▸ WHAT YOU SHOULD DO:
Restate word for word the lines beginning at the one that contains "base_tray();" and ending at the one that contains "if empty is"; include both and nothing else.

▸ DATA:
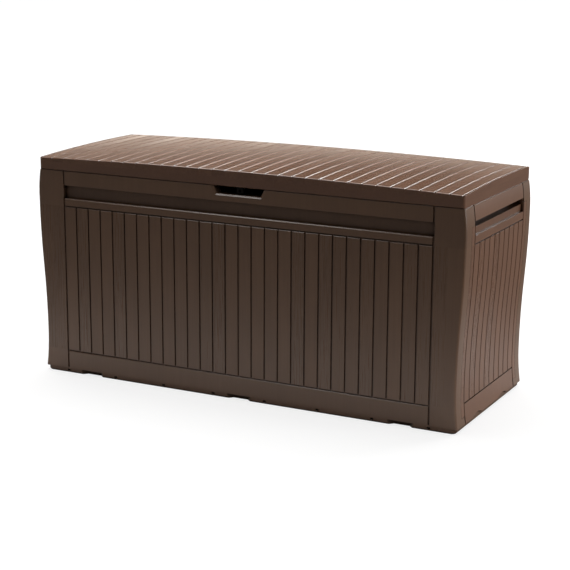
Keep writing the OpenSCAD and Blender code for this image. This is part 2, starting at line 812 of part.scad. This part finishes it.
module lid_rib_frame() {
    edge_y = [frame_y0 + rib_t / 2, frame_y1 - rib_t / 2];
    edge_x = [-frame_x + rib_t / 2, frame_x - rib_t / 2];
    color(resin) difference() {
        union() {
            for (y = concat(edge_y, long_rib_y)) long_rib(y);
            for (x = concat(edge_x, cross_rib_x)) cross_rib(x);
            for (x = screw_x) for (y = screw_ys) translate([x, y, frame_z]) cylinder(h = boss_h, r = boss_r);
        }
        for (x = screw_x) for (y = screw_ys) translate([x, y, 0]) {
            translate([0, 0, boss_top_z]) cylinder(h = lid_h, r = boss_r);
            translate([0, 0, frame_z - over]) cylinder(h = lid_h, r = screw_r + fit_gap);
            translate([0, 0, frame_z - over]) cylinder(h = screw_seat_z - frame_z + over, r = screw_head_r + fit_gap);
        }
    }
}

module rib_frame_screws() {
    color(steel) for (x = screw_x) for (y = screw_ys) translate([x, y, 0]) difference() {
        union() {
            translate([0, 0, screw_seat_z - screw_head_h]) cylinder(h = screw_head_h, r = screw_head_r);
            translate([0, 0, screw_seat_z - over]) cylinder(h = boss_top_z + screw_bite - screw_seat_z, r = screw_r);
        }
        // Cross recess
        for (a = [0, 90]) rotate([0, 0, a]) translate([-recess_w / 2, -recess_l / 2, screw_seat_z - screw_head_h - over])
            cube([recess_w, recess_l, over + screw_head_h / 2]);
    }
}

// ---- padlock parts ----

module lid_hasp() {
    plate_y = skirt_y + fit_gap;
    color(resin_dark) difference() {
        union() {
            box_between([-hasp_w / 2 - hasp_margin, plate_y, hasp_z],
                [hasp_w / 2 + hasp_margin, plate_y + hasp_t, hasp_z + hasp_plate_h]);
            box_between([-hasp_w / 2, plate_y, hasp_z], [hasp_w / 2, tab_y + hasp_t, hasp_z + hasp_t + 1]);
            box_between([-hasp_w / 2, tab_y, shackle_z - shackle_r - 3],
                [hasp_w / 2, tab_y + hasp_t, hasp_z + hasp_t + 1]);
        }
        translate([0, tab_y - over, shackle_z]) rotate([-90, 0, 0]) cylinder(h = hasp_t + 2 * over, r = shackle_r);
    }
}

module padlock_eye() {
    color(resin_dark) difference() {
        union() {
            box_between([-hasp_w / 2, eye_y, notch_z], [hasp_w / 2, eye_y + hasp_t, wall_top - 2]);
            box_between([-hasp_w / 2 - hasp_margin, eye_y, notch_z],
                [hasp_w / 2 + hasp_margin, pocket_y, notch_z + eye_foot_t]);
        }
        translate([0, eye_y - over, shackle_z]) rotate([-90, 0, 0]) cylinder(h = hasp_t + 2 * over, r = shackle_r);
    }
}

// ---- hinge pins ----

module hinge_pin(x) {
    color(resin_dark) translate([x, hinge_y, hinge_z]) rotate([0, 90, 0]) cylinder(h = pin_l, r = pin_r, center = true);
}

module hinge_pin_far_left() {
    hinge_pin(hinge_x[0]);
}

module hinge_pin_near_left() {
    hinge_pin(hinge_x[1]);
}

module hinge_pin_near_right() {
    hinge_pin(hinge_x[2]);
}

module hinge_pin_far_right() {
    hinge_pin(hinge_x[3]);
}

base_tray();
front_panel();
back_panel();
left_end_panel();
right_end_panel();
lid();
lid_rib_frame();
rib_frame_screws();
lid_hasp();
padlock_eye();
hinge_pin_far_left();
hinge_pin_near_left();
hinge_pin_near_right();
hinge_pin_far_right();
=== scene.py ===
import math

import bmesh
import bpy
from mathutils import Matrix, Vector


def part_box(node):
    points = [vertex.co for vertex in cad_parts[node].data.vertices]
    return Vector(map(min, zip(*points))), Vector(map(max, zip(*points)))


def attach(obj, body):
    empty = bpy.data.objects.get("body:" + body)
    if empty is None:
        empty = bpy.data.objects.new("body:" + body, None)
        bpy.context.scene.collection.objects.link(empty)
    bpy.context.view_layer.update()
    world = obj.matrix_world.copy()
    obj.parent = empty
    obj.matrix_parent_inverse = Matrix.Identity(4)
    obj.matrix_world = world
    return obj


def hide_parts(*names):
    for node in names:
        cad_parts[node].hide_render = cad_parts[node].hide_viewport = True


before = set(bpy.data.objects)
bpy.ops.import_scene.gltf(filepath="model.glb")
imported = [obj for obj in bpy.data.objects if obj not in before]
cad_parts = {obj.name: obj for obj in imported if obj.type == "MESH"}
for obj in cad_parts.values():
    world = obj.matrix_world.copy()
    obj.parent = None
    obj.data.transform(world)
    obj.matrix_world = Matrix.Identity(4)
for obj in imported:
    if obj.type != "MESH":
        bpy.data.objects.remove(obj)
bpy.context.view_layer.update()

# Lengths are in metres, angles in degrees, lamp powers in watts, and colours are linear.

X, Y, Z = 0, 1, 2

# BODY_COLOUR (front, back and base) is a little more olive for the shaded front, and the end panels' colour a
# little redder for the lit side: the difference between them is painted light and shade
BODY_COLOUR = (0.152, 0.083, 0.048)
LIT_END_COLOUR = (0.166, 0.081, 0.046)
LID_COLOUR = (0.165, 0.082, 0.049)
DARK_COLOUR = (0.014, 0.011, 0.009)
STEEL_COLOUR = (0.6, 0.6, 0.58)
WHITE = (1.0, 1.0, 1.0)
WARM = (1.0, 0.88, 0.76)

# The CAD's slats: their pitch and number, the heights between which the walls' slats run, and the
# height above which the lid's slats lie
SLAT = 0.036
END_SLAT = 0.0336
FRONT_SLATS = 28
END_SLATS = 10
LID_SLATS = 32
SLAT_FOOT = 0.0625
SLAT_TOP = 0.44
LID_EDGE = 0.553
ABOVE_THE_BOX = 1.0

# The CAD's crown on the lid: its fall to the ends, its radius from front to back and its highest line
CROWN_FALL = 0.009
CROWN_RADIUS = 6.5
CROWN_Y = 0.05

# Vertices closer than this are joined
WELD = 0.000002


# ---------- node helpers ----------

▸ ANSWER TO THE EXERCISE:
base_tray();
front_panel();
back_panel();
left_end_panel();
right_end_panel();
lid();
lid_rib_frame();
rib_frame_screws();
lid_hasp();
padlock_eye();
hinge_pin_far_left();
hinge_pin_near_left();
hinge_pin_near_right();
hinge_pin_far_right();
=== scene.py ===
import math

import bmesh
import bpy
from mathutils import Matrix, Vector


def part_box(node):
    points = [vertex.co for vertex in cad_parts[node].data.vertices]
    return Vector(map(min, zip(*points))), Vector(map(max, zip(*points)))


def attach(obj, body):
    empty = bpy.data.objects.get("body:" + body)
    if empty is None:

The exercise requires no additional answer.